It was fall of 2004. Chris Graham, then a second-year law student at the University of Toronto, sat down for an on-campus interview with the elite New York firm Sullivan & Cromwell.
“It was near the end of the day, and I was tired,” says Graham. “Most of the interview went well. But at the end, I said, ‘Thank you so much, it was great to chat with you and to learn more about Shearman & Sterling.’”
Immediately, he realized he misspoke the firm’s name. “Oh my god, it was totally awkward!” he recalls. But Graham didn’t panic in front of his interviewers. Instead, he said: “It’s been a long day. Sorry guys.”
A short apology was all it took to impress the recruiters, who thought he handled the situation well. And when the OCIs ended, Sullivan & Cromwell was the first firm to give him an offer.
Shortly after, three more offers arrived from New York firms Paul Weiss, White & Case, and Shearman & Sterling. But Graham picked Sullivan & Cromwell. He practiced there for a while, but left the legal field eventually. Today, he runs his own communication company TellPeople, based in Toronto. Among his services, there’s a workshop specifically designed to help law students prepare for the OCIs.

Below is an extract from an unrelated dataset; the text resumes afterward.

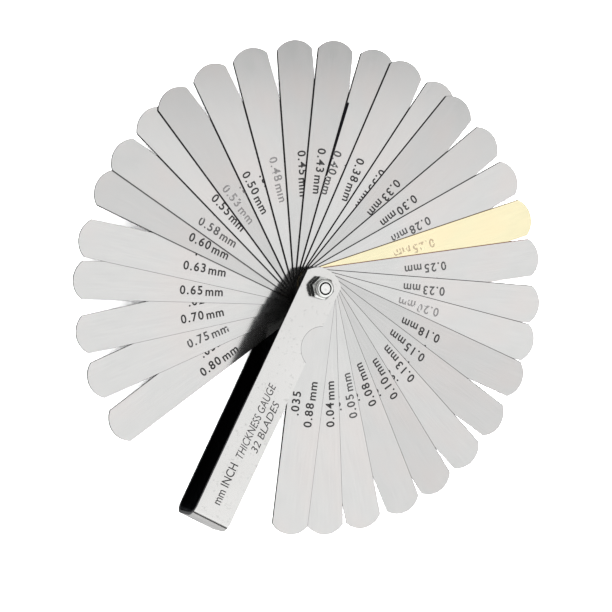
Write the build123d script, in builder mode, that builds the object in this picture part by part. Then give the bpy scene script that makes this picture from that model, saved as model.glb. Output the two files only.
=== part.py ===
"""Feeler gauge: 32 thickness blades on one pivot screw in a folded steel case.

The gauge lies flat with its nut up. +Z is the pivot axis and the origin is on that axis, at the
outer face of the screw head. The case points along -Y. Lengths are in millimetres.
"""

from build123d import *
import math
import os

# Blade stack from the nut side to the screw head: name, thickness, and how far the blade is swung
# out of the case, in degrees anticlockwise as seen from the nut side.
BLADES = [
    ("0_88mm", 0.88, 19.5),
    ("0_04mm", 0.04, 29.0),
    ("0_05mm", 0.05, 39.0),
    ("0_06mm", 0.06, 39.0),
    ("0_08mm", 0.08, 50.0),
    ("0_10mm", 0.10, 60.0),
    ("0_13mm", 0.13, 70.5),
    ("0_15mm", 0.15, 81.5),
    ("0_18mm", 0.18, 93.0),
    ("0_20mm", 0.20, 102.5),
    ("0_23mm", 0.23, 112.0),
    ("0_25mm", 0.25, 123.5),
    ("0_25mm_brass", 0.25, 133.5),
    ("0_28mm", 0.28, 144.0),
    ("0_30mm", 0.30, 154.5),
    ("0_33mm", 0.33, 165.5),
    ("0_35mm", 0.35, 171.5),
    ("0_38mm", 0.38, 182.0),
    ("0_40mm", 0.40, 190.0),
    ("0_43mm", 0.43, 201.0),
    ("0_45mm", 0.45, 211.5),
    ("0_48mm", 0.48, 223.0),
    ("0_50mm", 0.50, 234.0),
    ("0_53mm", 0.53, 245.0),
    ("0_55mm", 0.55, 252.5),
    ("0_58mm", 0.58, 263.0),
    ("0_60mm", 0.60, 272.0),
    ("0_63mm", 0.63, 284.5),
    ("0_65mm", 0.65, 294.5),
    ("0_70mm", 0.70, 307.5),
    ("0_75mm", 0.75, 319.0),
    ("0_80mm", 0.80, 331.5),
]

# Blades: 3 1/2 by 1/2 inch strips with shallow arched ends.
BLADE_LENGTH = 88.9
BLADE_WIDTH = 12.7
BLADE_ARCH = 3.2        # height of the arched end above its two shoulders
BLADE_ROOT = 6.4        # from the pivot axis to the root end
BLADE_GAP = 0.05        # slack between neighbours, which are never quite flat
PIVOT_HOLE_R = 2.06

# Case: one steel strip folded into a U round the blade tips.
CASE_WIDTH = 13.4
CASE_SHEET = 1.0
CASE_ROOT = 6.6         # from the pivot axis to the plates' free ends
CASE_REACH = 86.7       # from the pivot axis to the outside of the fold
CASE_ARCH = 3.2
FOLD_R = 4.0            # outside radius of the fold's two bends
CASE_HOLE_R = 2.1
NOTCH_R = 7.2           # thumb notch in one long edge of both plates
NOTCH_DEPTH = 4.4
NOTCH_REACH = 17.7      # from the pivot axis to the middle of the notch

# Pivot screw, M4 with a slotted pan head.
SHANK_R = 2.0
HEAD_R = 4.0
HEAD_HEIGHT = 2.4
HEAD_ROUND = 1.2
SLOT_WIDTH = 1.2
SLOT_DEPTH = 1.1
THREAD_PITCH = 0.7
THREAD_DEPTH = 0.35
SCREW_PROUD = 0.1       # screw end above the nut
SCREW_END_BEVEL = 0.35

# M4 hexagon lock nut: a hexagon below, and above it a round collar that holds a nylon ring.
NUT_FLATS = 7.0
NUT_HEIGHT = 4.7
NUT_HEX_HEIGHT = 3.1
NUT_TURN = 10.0         # turn of the hexagon from corners along X
NUT_FACE_R = 3.3        # radius of the hexagon's flat faces inside its chamfer
NUT_CHAMFER = 30.0      # angle of that chamfer, in degrees
COLLAR_R = 3.2
COLLAR_ROUND = 0.7
COLLAR_MOUTH_R = 2.2
NUT_BORE_R = 1.95       # a little inside the thread's crest, as the engaged thread is
INSERT_R = 2.7
INSERT_BORE_R = 1.9     # the nylon grips the thread
INSERT_BOTTOM = 2.8     # the nylon ring's faces, above the nut's lower face
INSERT_TOP = 4.25

# Levels above the screw head's outer face.
stack_height = sum(thickness for _, thickness, _ in BLADES) + (len(BLADES) + 1) * BLADE_GAP
BACK_OUT = HEAD_HEIGHT
BACK_IN = BACK_OUT + CASE_SHEET
FRONT_IN = BACK_IN + stack_height
FRONT_OUT = FRONT_IN + CASE_SHEET
NUT_TOP = FRONT_OUT + NUT_HEIGHT
SCREW_TOP = NUT_TOP + SCREW_PROUD


def strip_plane(level, swing):
    """The plane of a strip at a level, with +X along the strip, swung out of the case."""
    return Plane.XY.offset(level).rotated((0, 0, swing - 90))


def strip_outline(root, tip, width, arch):
    """A strip along +X with both ends arched, round a pivot at the origin."""
    half = width / 2
    with BuildLine() as outline:
        Line((-root + arch, half), (tip - arch, half))
        ThreePointArc((tip - arch, half), (tip, 0), (tip - arch, -half))
        Line((tip - arch, -half), (-root + arch, -half))
        ThreePointArc((-root + arch, -half), (-root, 0), (-root + arch, half))
    return outline.line


# Case: a U profile in the YZ plane, trimmed to the plates' outline, then pierced and notched.
with BuildPart() as case:
    with BuildSketch(Plane.YZ):
        with BuildLine():
            FilletPolyline(
                (CASE_ROOT, BACK_OUT),
                (-CASE_REACH, BACK_OUT),
                (-CASE_REACH, FRONT_OUT),
                (CASE_ROOT, FRONT_OUT),
                radius=FOLD_R,
            )
            Line((CASE_ROOT, FRONT_OUT), (CASE_ROOT, FRONT_IN))
            FilletPolyline(
                (CASE_ROOT, FRONT_IN),
                (-CASE_REACH + CASE_SHEET, FRONT_IN),
                (-CASE_REACH + CASE_SHEET, BACK_IN),
                (CASE_ROOT, BACK_IN),
                radius=FOLD_R - CASE_SHEET,
            )
            Line((CASE_ROOT, BACK_IN), (CASE_ROOT, BACK_OUT))
        make_face()
    extrude(amount=CASE_WIDTH / 2, both=True)
    # The plates' free ends are arched; the outline's other arch lies past the fold.
    with BuildSketch(strip_plane(BACK_OUT, 0)):
        with BuildLine():
            add(strip_outline(CASE_ROOT, CASE_REACH + CASE_ARCH, CASE_WIDTH, CASE_ARCH))
        make_face()
    extrude(amount=FRONT_OUT - BACK_OUT, mode=Mode.INTERSECT)
    with BuildSketch(strip_plane(BACK_OUT, 0)):
        Circle(CASE_HOLE_R)
        with Locations((NOTCH_REACH, CASE_WIDTH / 2 + NOTCH_R - NOTCH_DEPTH)):
            Circle(NOTCH_R)
    extrude(amount=FRONT_OUT - BACK_OUT, mode=Mode.SUBTRACT)
case.part.label = "case"

# Pivot screw: slotted pan head, plain shank through the blades, ringed thread in the nut.
with BuildPart() as pivot_screw:
    with BuildSketch(Plane.XZ):
        with BuildLine():
            Line((0, 0), (HEAD_R - HEAD_ROUND, 0))
            RadiusArc((HEAD_R - HEAD_ROUND, 0), (HEAD_R, HEAD_ROUND), -HEAD_ROUND)
            Polyline(
                (HEAD_R, HEAD_ROUND),
                (HEAD_R, HEAD_HEIGHT),
                (SHANK_R, HEAD_HEIGHT),
                (SHANK_R, SCREW_TOP - SCREW_END_BEVEL),
                (SHANK_R - SCREW_END_BEVEL, SCREW_TOP),
                (0, SCREW_TOP),
                (0, 0),
            )
        make_face()
    revolve(axis=Axis.Z)
    thread_start = SCREW_TOP - SCREW_END_BEVEL - THREAD_PITCH / 2
    thread_turns = int((thread_start - FRONT_OUT) / THREAD_PITCH)
    for turn in range(thread_turns):
        groove_level = thread_start - turn * THREAD_PITCH
        with BuildSketch(Plane.XZ):
            with BuildLine():
                Polyline(
                    (SHANK_R, groove_level - THREAD_DEPTH / 2),
                    (SHANK_R - THREAD_DEPTH, groove_level),
                    (SHANK_R, groove_level + THREAD_DEPTH / 2),
                    close=True,
                )
            make_face()
        revolve(axis=Axis.Z, mode=Mode.SUBTRACT)
    with BuildSketch(Plane.XY):
        Rectangle(SLOT_WIDTH, 2 * HEAD_R)
    extrude(amount=SLOT_DEPTH, mode=Mode.SUBTRACT)
pivot_screw.part.label = "pivot_screw"

# Lock nut: the hexagon is turned down to a chamfer at both faces, then the collar is added.
corner_r = NUT_FLATS / 2 / math.cos(math.pi / 6)
chamfer_drop = (corner_r - NUT_FACE_R) * math.tan(math.radians(NUT_CHAMFER))
hex_top = FRONT_OUT + NUT_HEX_HEIGHT
with BuildPart() as lock_nut:
    with BuildSketch(Plane.XY.offset(FRONT_OUT)):
        RegularPolygon(NUT_FLATS / 2, 6, major_radius=False, rotation=NUT_TURN)
    extrude(amount=NUT_HEX_HEIGHT)
    with BuildSketch(Plane.XZ):
        with BuildLine():
            Polyline(
                (0, FRONT_OUT),
                (NUT_FACE_R, FRONT_OUT),
                (corner_r, FRONT_OUT + chamfer_drop),
                (corner_r, hex_top - chamfer_drop),
                (NUT_FACE_R, hex_top),
                (0, hex_top),
                close=True,
            )
        make_face()
    revolve(axis=Axis.Z, mode=Mode.INTERSECT)
    with BuildSketch(Plane.XZ):
        with BuildLine():
            Polyline((0, hex_top), (COLLAR_R, hex_top), (COLLAR_R, NUT_TOP - COLLAR_ROUND))
            RadiusArc(
                (COLLAR_R, NUT_TOP - COLLAR_ROUND),
                (COLLAR_R - COLLAR_ROUND, NUT_TOP),
                -COLLAR_ROUND,
            )
            Polyline((COLLAR_R - COLLAR_ROUND, NUT_TOP), (0, NUT_TOP), (0, hex_top))
        make_face()
    revolve(axis=Axis.Z)
    for bore_r, bore_bottom, bore_top in (
        (NUT_BORE_R, 0, INSERT_BOTTOM),
        (INSERT_R, INSERT_BOTTOM, INSERT_TOP),
        (COLLAR_MOUTH_R, INSERT_TOP, NUT_HEIGHT),
    ):
        with BuildSketch(Plane.XY.offset(FRONT_OUT + bore_bottom)):
            Circle(bore_r)
        extrude(amount=bore_top - bore_bottom, mode=Mode.SUBTRACT)
lock_nut.part.label = "lock_nut"

# Nylon ring that fills the collar and grips the thread.
with BuildPart() as nut_insert:
    with BuildSketch(Plane.XY.offset(FRONT_OUT + INSERT_BOTTOM)):
        Circle(INSERT_R)
        Circle(INSERT_BORE_R, mode=Mode.SUBTRACT)
    extrude(amount=INSERT_TOP - INSERT_BOTTOM)
nut_insert.part.label = "nut_insert"

os.makedirs("parts", exist_ok=True)
for piece in (case, pivot_screw, lock_nut, nut_insert):
    export_step(piece.part, f"parts/{piece.part.label}.step")

# Blades, from the nut side down, each at its own level and swing.
blade_top = FRONT_IN - BLADE_GAP
for blade_name, thickness, swing in BLADES:
    with BuildPart() as blade:
        with BuildSketch(strip_plane(blade_top - thickness, swing)):
            with BuildLine():
                add(strip_outline(BLADE_ROOT, BLADE_LENGTH - BLADE_ROOT, BLADE_WIDTH, BLADE_ARCH))
            make_face()
            Circle(PIVOT_HOLE_R, mode=Mode.SUBTRACT)
        extrude(amount=thickness)
    blade.part.label = f"blade_{blade_name}"
    export_step(blade.part, f"parts/{blade.part.label}.step")
    blade_top -= thickness + BLADE_GAP
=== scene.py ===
import math
import random

import bmesh
import bpy
from mathutils import Matrix, Quaternion, Vector


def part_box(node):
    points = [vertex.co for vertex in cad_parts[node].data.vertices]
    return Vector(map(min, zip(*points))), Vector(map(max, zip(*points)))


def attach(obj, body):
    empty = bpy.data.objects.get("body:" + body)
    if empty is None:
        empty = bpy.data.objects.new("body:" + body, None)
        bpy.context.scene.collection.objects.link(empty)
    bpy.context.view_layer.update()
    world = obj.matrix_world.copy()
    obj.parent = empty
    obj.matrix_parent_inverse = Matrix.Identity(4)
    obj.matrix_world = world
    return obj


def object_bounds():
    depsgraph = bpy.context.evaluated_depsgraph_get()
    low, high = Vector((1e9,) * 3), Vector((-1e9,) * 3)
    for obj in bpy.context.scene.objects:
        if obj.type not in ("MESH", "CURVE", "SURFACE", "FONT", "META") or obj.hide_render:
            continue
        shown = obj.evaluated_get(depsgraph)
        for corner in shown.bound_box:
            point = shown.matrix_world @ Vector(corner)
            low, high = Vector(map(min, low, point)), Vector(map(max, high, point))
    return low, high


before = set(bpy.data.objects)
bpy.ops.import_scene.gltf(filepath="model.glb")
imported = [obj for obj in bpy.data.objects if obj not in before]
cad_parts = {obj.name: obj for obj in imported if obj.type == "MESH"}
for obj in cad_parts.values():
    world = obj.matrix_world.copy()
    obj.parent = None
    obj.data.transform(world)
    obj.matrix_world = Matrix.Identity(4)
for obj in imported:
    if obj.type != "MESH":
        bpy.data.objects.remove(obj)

# A fanned-out feeler gauge: 32 blades on one pivot, a folded sheet-metal case, a screw and a lock nut.
# The pivot axis is +Z, the origin is the outer face of the screw's head, and the case points along -Y.

MM = 0.001
cad_low, cad_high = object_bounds()

# Camera: where it stands as seen from the gauge, its roll about its own axis, and where the axis lands
VIEW_AZIMUTH = 199.9
VIEW_ELEVATION = 67.54
VIEW_ROLL = 96.55
VIEW_DISTANCE = 1351.4 * MM
AIM_X = -1.06 * MM
AIM_Y = -7.26 * MM
AIM_Z = 16.35 * MM
LENS = 239.55

# Light: how bright the room is to a matt surface, and how bright it is in a gloss against the height of
# the mirrored direction. The paper floor is toned down in a gloss to match
MATT_ROOM = 6.0
PAPER_IN_GLOSS = 0.13
GLOSS_ROOM = (
    (-0.9, 0.78), (-0.35, 0.78), (0.08, 0.78), (0.12, 0.03), (0.34, 0.03), (0.42, 0.60), (0.8, 0.45),
)
FLOOR_HALF = 4.0
FLOOR_DROP = 0.05 * MM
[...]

Like Graham, this month, many of you will also go through the OCIs. With only 20 minutes to impress recruiters, the stakes are high and the pressure can be overwhelming. If you flub a question, it can feel like it’s all over.
But mistakes happen. What’s important is how you address it and move forward. Here, Graham and Margaret Seko, manager of student and associate affairs at Bereskin & Parr LLP, offer their tips on how to save an interview when it’s gone awry.
Acknowledge your mistake and move on
“Messing up during an interview is actually a huge opportunity to demonstrate you can keep calm under pressure,” says Graham. “You could say: ‘All this is a little overwhelming. I still haven’t found my feet. What I meant to say is X,’ and you say it.”
Recruiters know it’s a hectic experience. So it’s okay to show some vulnerability.
Treat it as a conversation
Margaret Seko has interviewed hundreds of students in her career as a recruiter. She’s witnessed many interviews go sideways because the student didn’t prepare enough, or because they were too prepared.
Yes, you heard it right. Being over-prepared can also hurt you. “Sometimes, a student is so focused on their answer that they can’t see what I’m trying to accomplish,” explains Seko. Many students also get thrown off when she wants to get to know them personally, rather than their academic accomplishments. They didn’t anticipate those questions, and so they trip up.
To get around that, she says students should treat the interview as a conversation and just say what’s on their mind, instead of relying on canned answers. “We really just want to get to know you, why you’re interested in the firm, and a particular area of law.”
Give yourself a break
The interview is going well, but suddenly, you get a question that stumps you. You give an answer, not exactly the best you can summon, and you’re hung up on it. The rest of the interview gets derailed.
“When you’re nervous, you tend to interpret everything as confirming your worst fears,” says Graham. “The fact that you think it was a bad answer is a terrible gauge of whether it was actually a bad answer.”
He advises students to resist judging their own performance during an interview. “You just have to trust your preparation and ignore all the static.”